Like Water for Chocolate by Laura Esquivel

  • 180 pages, Kindle Edition
  • First published January 1, 1989
  • Genres: Historical Fiction, Magical Realism, Classic, Fantasy, Food

This classic love story takes place on the De la Garza ranch, as the tyrannical owner, Mama Elena, chops onions at the kitchen table in her final days of pregnancy. While still in her mother’s womb, her daughter to be weeps so violently she causes an early labor, and little Tita slips out amid the spices and fixings for noodle soup. This early encounter with food soon becomes a way of life, and Tita grows up to be a master chef, using cooking to express herself and sharing recipes with readers along the way.

goodreads

I love magical realism, which is exactly how life feels sometimes (especially when you are in love ❤️).

4

The Old Man and the Sea by Ernest Hemingway

  • 128 pages, Kindle Edition
  • First published January 1, 1952
  • Genres: Fiction, Literary, Classic

It is the story of an epic struggle between an old, seasoned fisherman Santiago and his life’s greatest catch of fish. Santiago is an aged Cuban fisherman. For eighty-four days, he set out to sea, but every time returned empty-handed. So, his fisherman society treats him unlucky.

toppr

The following are on my TBR list:

5

Swamplandia! by Karen Russell

  • 418 pages, Kindle Edition
  • First published February 1, 2011
  • Genres: Fiction, Magical Realism, Fantasy, Literary

Thirteen-year-old Ava Bigtree has lived her entire life at Swamplandia!, her family’s island home and gator-wrestling theme park in the Florida Everglades. But when illness fells Ava’s mother, the park’s indomitable headliner, the family is plunged into chaos; her father withdraws, her sister falls in love with a spooky character known as the Dredgeman, and her brilliant big brother, Kiwi, defects to a rival park called The World of Darkness. As Ava sets out on a mission through the magical swamps to save them all, we are drawn into a lush and bravely imagined debut that takes us to the shimmering edge of reality

goodreads

Love the name, love the book cover. 😁

6

Dinosaur Lake by Kathryn Meyer Griffith

  • 439 pages, Kindle Edition
  • First published December 1, 1993
  • Genres: Fiction, Horror, Thriller, SciFi, Suspense, Dinosaurs

An ancient predator has been reborn in the caves beneath Crater Lake…and it’s hungry.

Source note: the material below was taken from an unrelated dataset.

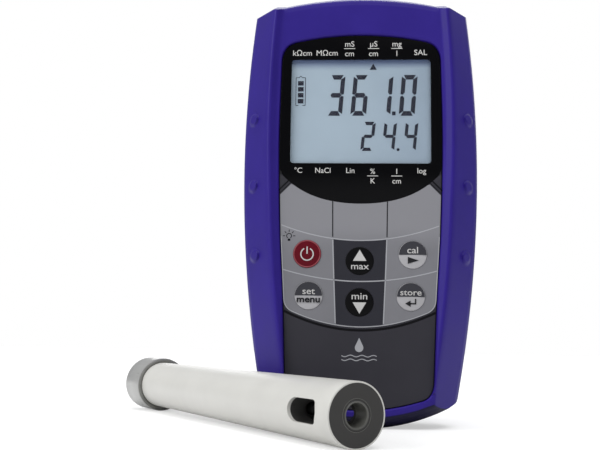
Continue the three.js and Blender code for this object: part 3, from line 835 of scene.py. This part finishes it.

Ex-cop Henry Shore has been Chief Park Ranger at Crater Lake National Park for eight years and he likes his park and his life the way it’s been. Safe. Tranquil. Predictable. But he’s about to be tested in so many ways. First the earthquakes begin…people begin to go missing…then there’s some mysterious water creature that’s taken up residence in the caves below Crater Lake and it’s not only growing in size, it’s aggressive and cunning…and very hungry.
And it’s decided it likes human beings. To eat.
And it can come up onto land.

goodreads

Recently I re-watched the Jurassic Park movies. Nothing funner than dinosaurs in the contemporary world. 😂

7

A River in Darkness: One Man’s Escape from North Korea by Masaji Ishikawa

  • 174 pages, Kindle Edition
  • First published January 1, 2000
  • Genres: Nonfiction, Memoir, Asia

Half-Korean, half-Japanese, Masaji Ishikawa has spent his whole life feeling like a man without a country. This feeling only deepened when his family moved from Japan to North Korea when Ishikawa was just thirteen years old, and unwittingly became members of the lowest social caste. His father, himself a Korean national, was lured to the new Communist country by promises of abundant work, education for his children, and a higher station in society. But the reality of their new life was far from utopian.

goodreads

8

Daughter of Earth and Water: A Biography of Mary Wollstonecraft Shelley by Noel Gerson

  • 224 pages, Kindle Edition
  • First published January 1, 1973
  • Genres: Nonfiction, Biography, British Literature

This remarkable biography follows the passionate relationship between Mary and Percy Bysshe Shelley. Percy was a celebrated poet, while Mary Shelley terrified the world with her novel Frankenstein — and their marriage was marked by both tragedy and brilliance.

goodreads

It’s a love story.

9

In the Heart of the Sea: The Tragedy of the Whaleship Essex by Nathaniel Philbrick

  • 302 pages, Kindle Edition
  • First published May 8, 2000
  • Genres: Nonfiction, History, Adventure, Survival

From the author of Mayflower, Valiant Ambition, and In the Hurricane’s Eye– the riveting bestseller tells the story of the true events that inspired Melville’s Moby-Dick.
 
Winner of the National Book Award, Nathaniel Philbrick’s book is a fantastic saga of survival and adventure, steeped in the lore of whaling, with deep resonance in American literature and history.

goodreads

10

The Light Between Oceans by M.L. Stedman

  • 356 pages, Kindle Edition
  • First published March 20, 2012
  • Genres: Historical Fiction, Australia

… after two miscarriages and one stillbirth, the grieving Isabel hears a baby’s cries on the wind. A boat has washed up onshore carrying a dead man and a living baby. Tom, who keeps meticulous records and whose moral principles have withstood a horrific war, wants to report the man and infant immediately. But Isabel insists the baby is a “gift from God,” and against Tom’s judgment, they claim her as their own and name her Lucy. When she is two, Tom and Isabel return to the mainland and are reminded that there are other people in the world. Their choice has devastated one of them.

goodreads

I have a feeling this one will be heartbreaking.